------ Supplied records ------

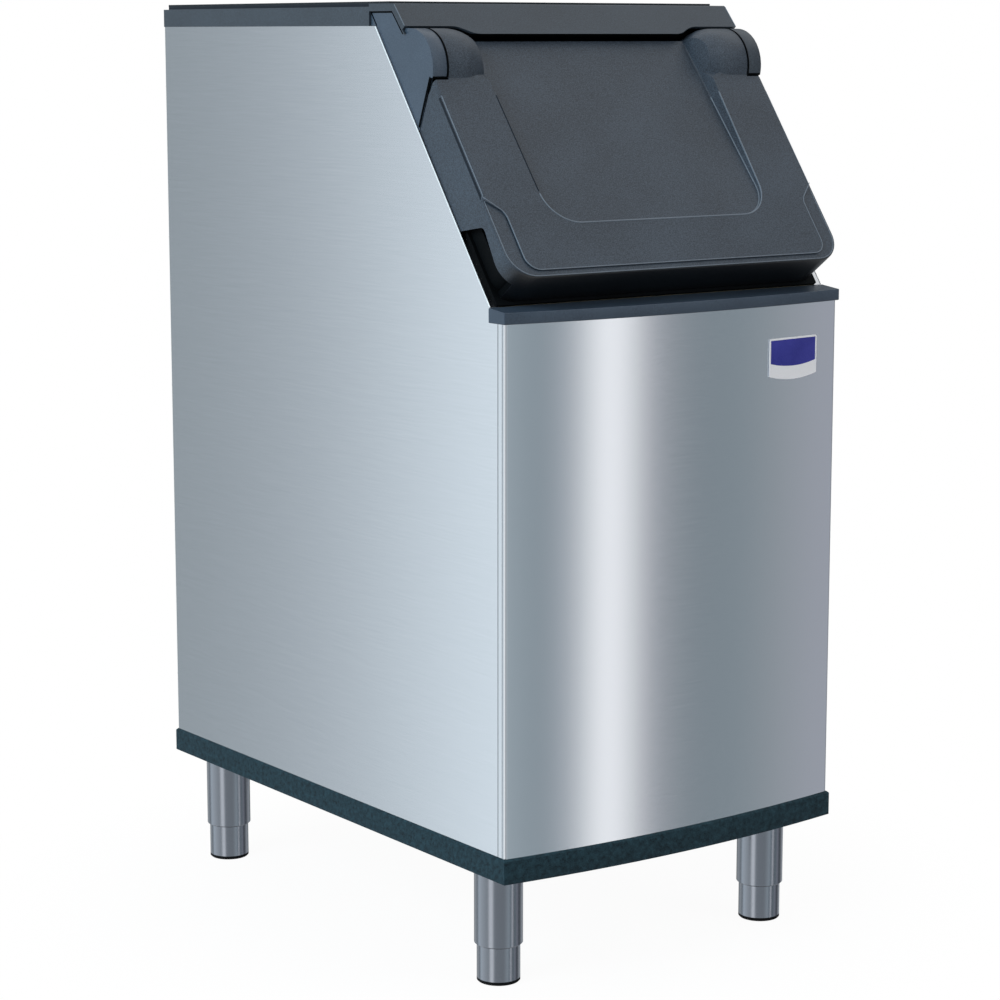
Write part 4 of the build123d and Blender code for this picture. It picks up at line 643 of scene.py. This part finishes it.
def addWall():
    # round studio wall that only reflections see: grey felt with a narrow strip light and wider lit stretches
    wall = {"radius": 5.0, "foot": -5.0, "top": 4.5, "sides": 120, "level": 1.7,
            "stops": [(0, "a7acb0"), (0.02, "9da2a6"), (0.038, "f2f4f6"), (0.074, "f2f4f6"),
                      (0.096, "8f9499"), (0.22, "8c9195"), (0.285, "afb8bd"), (0.302, "64727a"),
                      (0.315, "8e949b"), (0.3245, "f7f7f8"), (0.3295, "eeeef0"), (0.34, "888b91"),
                      (0.355, "717a80"), (0.372, "757f85"), (0.387, "848a8f"), (0.41, "94969f"),
                      (0.445, "4b4e54"), (0.475, "65696d"), (0.52, "a3a6aa"), (0.57, "9ba0a4"),
                      (0.62, "565c60"), (0.68, "54595e"), (0.73, "9a9ea1"), (0.79, "a7acaf"),
                      (0.832, "7e868b"), (0.847, "99a0a6"), (0.866, "ced8df"), (0.9, "c8cfd4"),
                      (1, "a7acb0")]}
    ring = wall["sides"]
    points = []
    for height in (wall["foot"], wall["top"]):
        for i in range(ring):
            turn = 2 * math.pi * i / ring
            points.append((wall["radius"] * math.cos(turn), wall["radius"] * math.sin(turn), height))
    mesh = bpy.data.meshes.new("studioWall")
    mesh.from_pydata(points, [], quadRows(((0, 1),), ring, True))
    felt = bpy.data.materials.new("studio_felt")
    felt.use_nodes = True
    where = addNode(felt, "ShaderNodeTexCoord")
    bearing = addNode(felt, "ShaderNodeTexGradient", links={"Vector": where.outputs["Object"]},
                      gradient_type="RADIAL")
    tone = addNode(felt, "ShaderNodeValToRGB", links={"Fac": bearing.outputs["Fac"]})
    rampStops(tone, [(position, srgb(shade)) for position, shade in wall["stops"]])
    glow = addNode(felt, "ShaderNodeEmission", {"Strength": wall["level"]}, {"Color": tone.outputs["Color"]})
    join(felt, glow.outputs["Emission"], felt.node_tree.nodes["Material Output"].inputs["Surface"])
    mesh.materials.append(felt)
    room = bpy.data.objects.new("studioWall", mesh)
    bpy.context.scene.collection.objects.link(room)
    room.visible_camera = False
    room.visible_diffuse = False
    room.visible_transmission = False
    room.visible_shadow = False


def addLamp(name, position, target, size, power, colour):
    # a softbox that lights the bin but isn't mirrored in the steel
    lamp = bpy.data.lights.new(name, "AREA")
    lamp.shape = "RECTANGLE"
    lamp.size, lamp.size_y = size
    lamp.energy = power
    lamp.color = colour
    holder = bpy.data.objects.new(name, lamp)
    holder.location = position
    holder.rotation_euler = (Vector(target) - Vector(position)).to_track_quat("-Z", "Y").to_euler()
    holder.visible_glossy = False
    bpy.context.scene.collection.objects.link(holder)


def addCamera():
    # placed from the bin's corners in the photograph
    view = {"position": (-2.274, -3.144, 1.228), "headingDeg": 36.04, "pitchDeg": 9.58,
            "focalPx": 2759, "imagePx": 1000, "sensorMm": 36.0, "reachM": 100}
    data = bpy.data.cameras.new("photoCamera")
    data.sensor_width = view["sensorMm"]
    data.lens = view["focalPx"] / view["imagePx"] * data.sensor_width
    data.clip_end = view["reachM"]
    camera = bpy.data.objects.new("photoCamera", data)
    camera.location = view["position"]
    camera.rotation_euler = (math.radians(90 - view["pitchDeg"]), 0, -math.radians(view["headingDeg"]))
    bpy.context.scene.collection.objects.link(camera)
    bpy.context.scene.camera = camera


addFloor()
addRoom()
addWall()
addLamp("sideSoftbox", position=(-3.6, -0.6, 2.4), target=(0, 0, 0.7), size=(2.4, 2.4), power=130,
        colour=(0.71, 0.9, 1.0))
addLamp("frontSoftbox", position=(1.6, -3.4, 2.6), target=(0, 0, 0.8), size=(2.0, 2.0), power=42,
        colour=(1, 1, 1))
addCamera()
bpy.context.scene.view_settings.view_transform = "Standard"
print("studio ready")
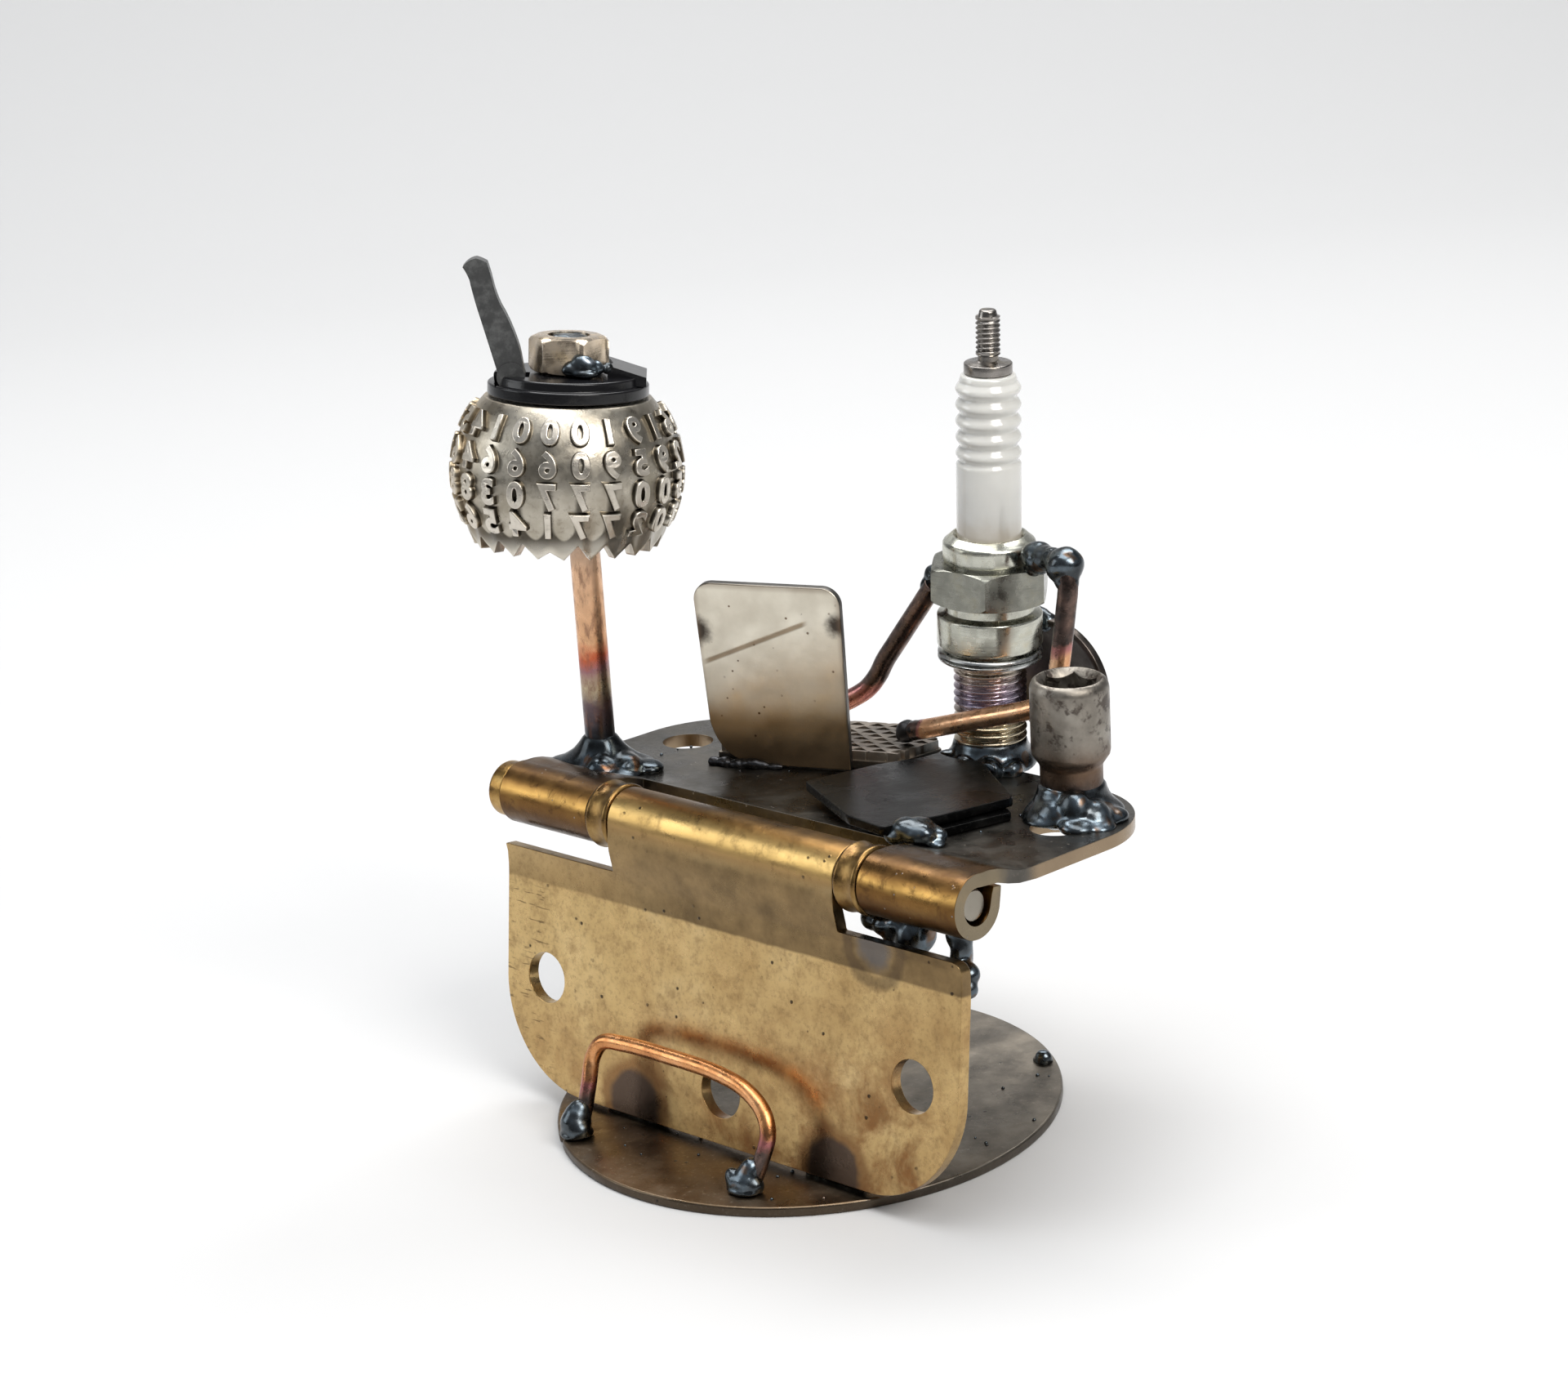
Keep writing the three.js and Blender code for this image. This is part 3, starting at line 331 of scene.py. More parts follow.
def rod(points, radius, sides=28, samples=90, dome=0.5):
    """A round rod along a smooth line, with softly domed ends."""
    line = spline(points, samples) if len(points) > 2 else [Vector(p) for p in points]
    bm = bmesh.new()
    side = (line[1] - line[0]).orthogonal().normalized()
    rings = []

    def ring(centre, axis, r):
        """One ring of vertices round the rod."""
        nonlocal side
        side = (side - axis * side.dot(axis)).normalized()
        other = axis.cross(side)
        circle = arc(0, 0, r, 0, 360 - 360 / sides, sides - 1)
        rings.append([bm.verts.new(centre + side * x + other * y) for x, y in circle])

    first = (line[1] - line[0]).normalized()
    last = (line[-1] - line[-2]).normalized()
    for step in (0.08, 0.35, 0.7):
        ring(line[0] + first * dome * radius * (1 - step), first, radius * math.sin(math.acos(1 - step)))
    for i, place in enumerate(line):
        if i in (0, len(line) - 1):
            continue
        ring(place, (line[i + 1] - line[i - 1]).normalized(), radius)
    if len(line) == 2:
        ring(line[0] + first * dome * radius, first, radius)
        ring(line[1] - last * dome * radius, last, radius)
    for step in (0.7, 0.35, 0.08):
        ring(line[-1] - last * dome * radius * (1 - step), last, radius * math.sin(math.acos(1 - step)))
    grid_faces(bm, rings, True, False)
    bm.faces.new(rings[0])
    bm.faces.new(rings[-1])
    return bm


def threaded(low, high, radius, depth, pitch, rows_per_turn=10):
    """Rows of a screw thread's surface, as [radius, height] with a helical radius."""
    rows = int((high - low) / pitch * rows_per_turn)
    profile = [(radius, low + (high - low) * i / rows) for i in range(rows + 1)]

    def radius_at(r, angle, z):
        """The thread's radius at an angle and a height."""
        if not low - 1e-6 <= z <= high + 1e-6 or abs(r - radius) > 1e-6:
            return r
        turn = (z / pitch - angle / (2 * math.pi)) % 1.0
        ridge = 0.5 + 0.5 * math.cos(2 * math.pi * turn)
        fade = min(1.0, (z - low) / pitch, (high - z) / pitch)
        return r - depth * (1 - ridge ** 0.8) * max(0.0, fade)

    return profile, radius_at


def blob(name, balls, place, voxel, ripple, ripple_size, seed, relaxing=12, core=None):
    """A bead of weld metal: overlapping balls, and a core if any, fused by a voxel remesh and rippled."""
    bm = core or bmesh.new()
    for centre, radii in balls:
        made = bmesh.ops.create_icosphere(bm, subdivisions=3, radius=1.0)
        scale = Matrix.Diagonal((*radii, 1.0))
        bmesh.ops.transform(bm, matrix=Matrix.Translation(centre) @ scale, verts=made["verts"])
    obj = new_object(name, bm, place)
    remesh = obj.modifiers.new("remesh", "REMESH")
    remesh.mode = "VOXEL"
    remesh.voxel_size = voxel * MM
    relax = obj.modifiers.new("relax", "SMOOTH")
    relax.factor = RELAX_FACTOR
    relax.iterations = relaxing
    apply_modifiers(obj)
    add_ripple(obj, ripple, ripple_size, seed)
    obj.data.shade_smooth()
    return obj


def add_ripple(obj, height, size, seed):
    """Moves a fine mesh's surface in and out by smooth noise, in millimetres."""
    shift = Vector((seed, -seed, seed * 0.5))
    mesh = obj.data
    normals = [v.normal.copy() for v in mesh.vertices]
    places = [v.co.copy() for v in mesh.vertices]
    for v, place, normal in zip(mesh.vertices, places, normals):
        v.co = place + normal * noise.noise(place / MM / size + shift) * height * MM


def levelled(obj):
    """Turn a leaning piece's mesh so that its own axes are the world's, which keeps its box tight."""
    turn = obj.matrix_world.to_quaternion().to_matrix().to_4x4()
    obj.data.transform(turn)
    obj.matrix_world = obj.matrix_world @ turn.inverted()
    return obj


def finished(obj, material, nodes, body=ROOT):
    """Gives a piece its material and body, and hides the CAD nodes that it stands for."""
    obj.data.materials.clear()
    obj.data.materials.append(material)
    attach(obj, body)
    if nodes:
        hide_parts(*nodes)
    return obj


# ---- Materials ----
COLOUR_A = 6
COLOUR_B = 7
COLOUR_MIXED = 2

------

# [Short exercise]
Say how many lines of the data hold the string "Blender". Reply with the number alone.

# [Solution to this task]
2